──────── DATASET EXTRACT ────────

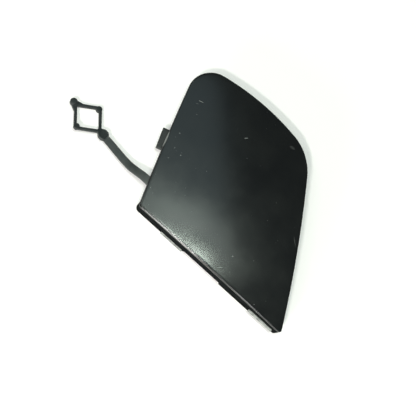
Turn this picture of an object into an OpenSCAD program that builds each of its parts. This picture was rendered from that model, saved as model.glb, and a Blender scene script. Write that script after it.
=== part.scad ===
// Bumper tow hook cover: one injection moulding with a crowned face, a return lip on its lower edge,
// a locating tab on its left edge, two snap arms at the back and a tether that ends in a diamond loop.
// Millimetres. The face looks up +Z, the lower edge runs along X, and lips, arms and loop stand on z = 0.

/* [Face outline] */
// straight lower edge, from the left corner to the tip
edge_len = 87.5; // [60:0.5:130]
// x of the left corner
edge_x0 = -0.4; // [-5:0.1:5]
// x of the corner at the upper right, before rounding
right_x = 43.2; // [30:0.1:80]
// y of the corner at the upper right, before rounding
right_y = 73; // [50:0.1:110]
// x of the corner at the upper left, before rounding
left_x = -24.3; // [-50:0.1:0]
// y of the corner at the upper left, before rounding
left_y = 71; // [50:0.1:110]
// outward bow of the right edge
bow_right = 0.9; // [0:0.05:5]
// outward bow of the top edge
bow_top = 4.7; // [0:0.05:10]
// outward bow of the left edge
bow_left = 0.7; // [0:0.05:5]
// rounding of the left corner, from corner to where it starts
round_left = 1.6; // [0.5:0.1:10]
// rounding of the tip, from corner to where it starts
round_tip = 2; // [0.5:0.1:10]
// rounding of the upper right corner, from corner to where it starts
round_right = 10.8; // [2:0.1:25]
// rounding of the upper left corner, from corner to where it starts
round_top = 12.5; // [2:0.1:25]

/* [Face section] */
// height of the lower edge above the plane the part lies on, at the left corner and the tip
body_h = 10.5; // [6:0.1:25]
// thickness of the face
skin_t = 2.4; // [1.5:0.1:4]
// radius of the crown from the lower edge to the top edge
crown_r = 300; // [150:5:800]
// y of the highest line of the crown
crown_y = 37; // [20:1:60]
// radius of the arch from the left corner to the tip
arch_r = 700; // [650:10:2000]
// radius of the fold between face and lip
fold_r = 1.1; // [0.3:0.1:3]

/* [Lip] */
// thickness of the lip
lip_t = 2; // [1.2:0.1:4]
// x where the shallow middle of the lip starts
notch_x0 = 28.4; // [15:0.1:50]
// x where the shallow middle of the lip ends
notch_x1 = 51.2; // [30:0.1:75]
// height of the shallow middle of the lip above the resting plane
notch_h = 2.7; // [0.5:0.1:8]
// run of the slanted ends of the shallow middle
notch_slant = 0.9; // [0:0.1:4]
// how far the left and the right hook toe reach out from the lip
toe_out = [0.8, 1.1]; // [0.3:0.1:3]
// height of each toe's flat top above the resting plane
toe_top = [1.9, 4.7]; // [1.2:0.1:8]
// height of a hook toe from its flat top to the foot of its slope
toe_h = 1.9; // [0.8:0.1:4]
// start and end of the left hook toe along the lip
toe_left = [15.4, 28.2]; // [5:0.1:60]
// start and end of the right hook toe along the lip
toe_right = [69.3, 83.6]; // [30:0.1:120]

/* [Locating tab] */
// y on the left edge where the tab is centred
tab_y = 32.7; // [15:0.1:60]
// length of the tab along the edge
tab_len = 10.4; // [4:0.1:25]
// how far the tab reaches out past the edge
tab_out = 2.8; // [1:0.1:8]
// how much less the tab reaches out at its lower end
tab_taper = 0.4; // [0:0.1:1.5]
// thickness of the tab
tab_t = 1.6; // [0.8:0.1:4]
// height of the tab's top above the resting plane
tab_top = 6.4; // [3:0.1:9]

/* [Snap arms] */
// x of each snap arm
arm_x = [-2, 31]; // [-20:0.5:60]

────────

*EXERCISE PROMPT:* Output all of the data again, exactly.

*WRITTEN SOLUTION:*
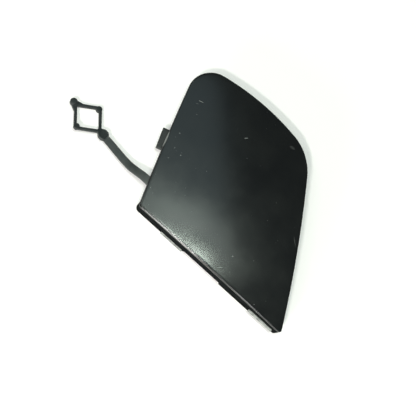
Turn this picture of an object into an OpenSCAD program that builds each of its parts. This picture was rendered from that model, saved as model.glb, and a Blender scene script. Write that script after it.
=== part.scad ===
// Bumper tow hook cover: one injection moulding with a crowned face, a return lip on its lower edge,
// a locating tab on its left edge, two snap arms at the back and a tether that ends in a diamond loop.
// Millimetres. The face looks up +Z, the lower edge runs along X, and lips, arms and loop stand on z = 0.

/* [Face outline] */
// straight lower edge, from the left corner to the tip
edge_len = 87.5; // [60:0.5:130]
// x of the left corner
edge_x0 = -0.4; // [-5:0.1:5]
// x of the corner at the upper right, before rounding
right_x = 43.2; // [30:0.1:80]
// y of the corner at the upper right, before rounding
right_y = 73; // [50:0.1:110]
// x of the corner at the upper left, before rounding
left_x = -24.3; // [-50:0.1:0]
// y of the corner at the upper left, before rounding
left_y = 71; // [50:0.1:110]
// outward bow of the right edge
bow_right = 0.9; // [0:0.05:5]
// outward bow of the top edge
bow_top = 4.7; // [0:0.05:10]
// outward bow of the left edge
bow_left = 0.7; // [0:0.05:5]
// rounding of the left corner, from corner to where it starts
round_left = 1.6; // [0.5:0.1:10]
// rounding of the tip, from corner to where it starts
round_tip = 2; // [0.5:0.1:10]
// rounding of the upper right corner, from corner to where it starts
round_right = 10.8; // [2:0.1:25]
// rounding of the upper left corner, from corner to where it starts
round_top = 12.5; // [2:0.1:25]

/* [Face section] */
// height of the lower edge above the plane the part lies on, at the left corner and the tip
body_h = 10.5; // [6:0.1:25]
// thickness of the face
skin_t = 2.4; // [1.5:0.1:4]
// radius of the crown from the lower edge to the top edge
crown_r = 300; // [150:5:800]
// y of the highest line of the crown
crown_y = 37; // [20:1:60]
// radius of the arch from the left corner to the tip
arch_r = 700; // [650:10:2000]
// radius of the fold between face and lip
fold_r = 1.1; // [0.3:0.1:3]

/* [Lip] */
// thickness of the lip
lip_t = 2; // [1.2:0.1:4]
// x where the shallow middle of the lip starts
notch_x0 = 28.4; // [15:0.1:50]
// x where the shallow middle of the lip ends
notch_x1 = 51.2; // [30:0.1:75]
// height of the shallow middle of the lip above the resting plane
notch_h = 2.7; // [0.5:0.1:8]
// run of the slanted ends of the shallow middle
notch_slant = 0.9; // [0:0.1:4]
// how far the left and the right hook toe reach out from the lip
toe_out = [0.8, 1.1]; // [0.3:0.1:3]
// height of each toe's flat top above the resting plane
toe_top = [1.9, 4.7]; // [1.2:0.1:8]
// height of a hook toe from its flat top to the foot of its slope
toe_h = 1.9; // [0.8:0.1:4]
// start and end of the left hook toe along the lip
toe_left = [15.4, 28.2]; // [5:0.1:60]
// start and end of the right hook toe along the lip
toe_right = [69.3, 83.6]; // [30:0.1:120]

/* [Locating tab] */
// y on the left edge where the tab is centred
tab_y = 32.7; // [15:0.1:60]
// length of the tab along the edge
tab_len = 10.4; // [4:0.1:25]
// how far the tab reaches out past the edge
tab_out = 2.8; // [1:0.1:8]
// how much less the tab reaches out at its lower end
tab_taper = 0.4; // [0:0.1:1.5]
// thickness of the tab
tab_t = 1.6; // [0.8:0.1:4]
// height of the tab's top above the resting plane
tab_top = 6.4; // [3:0.1:9]

/* [Snap arms] */
// x of each snap arm
arm_x = [-2, 31]; // [-20:0.5:60]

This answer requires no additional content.